Here's what she had to say:

"You know, sometimes I don't like to look back. It's hard enough to look front. When I think about the past too much, it knocks me down. "I came up with Jim Crow. But I didn't let it bother me. I was just living. We didn't have money, anyway, to go places they didn't want us. In the South, we knew where we could go and couldn't. Didn't have to hear them say it. It was written loud and clear, 'Whites Only.' 'For Colored.' "It was terrible what they did to black folks those days. Lynched them. Burned them. I don't want to talk too much about that.

"Dr. [Martin Luther] King came to our church. My twin sister and I sang a duet for him. I liked him. He wasn't afraid of anybody. Marched up to Washington. He asked our help. We collected money in jars at school. I did march. One time, we put on buttons to protest, marched right downtown and had breakfast. I wasn't scared.

"I honor all those who tried to make it good for us, so we could come downtown and have lunch if we wanted to. The Civil Rights Act was a great day because I felt free at last. That I could walk with my head up, that we were free to go to any school at last. I did feel good.

"Black president? Didn't think so soon, but I felt we'd eventually have a black everything. I don't like to say 'black' history. It's just history.

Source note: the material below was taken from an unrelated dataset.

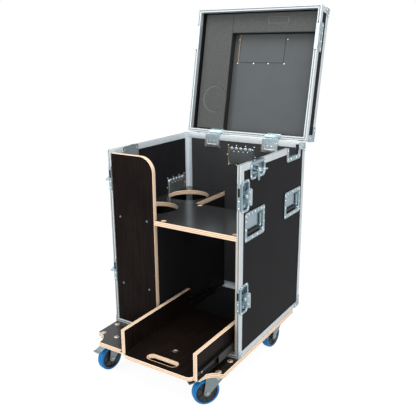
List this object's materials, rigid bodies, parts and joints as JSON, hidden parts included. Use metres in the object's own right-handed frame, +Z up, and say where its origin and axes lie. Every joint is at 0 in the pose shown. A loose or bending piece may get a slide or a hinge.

"I don't know why I lived so long. I never thought of it. Just tried to do my work and treat people the right way. There's a road you have to take, and you take it. It's been a good life. I wouldn't say a 'fine' life, just 'good.' Could have been worse.
"A white man is a white man. Let him be white. A black man is a black man. Let him be black. Just watch the way they treat you as a human being. Treat folks right, and respect them the way God would have you do. Let history take care of itself."


Big Mark 243 said...

Couldn't have said it better. A wise and beautiful woman, thanks for enlightening me.

Anonymous said...

"A white man is a white man. Let him be white. A black man is a black man. Let him be black. Just watch the way they treat you as a human being. Treat folks right, and respect them the way God would have you do."

That is the quote of the century.

Anonymous said...

An unsung heroine! A true educator of society!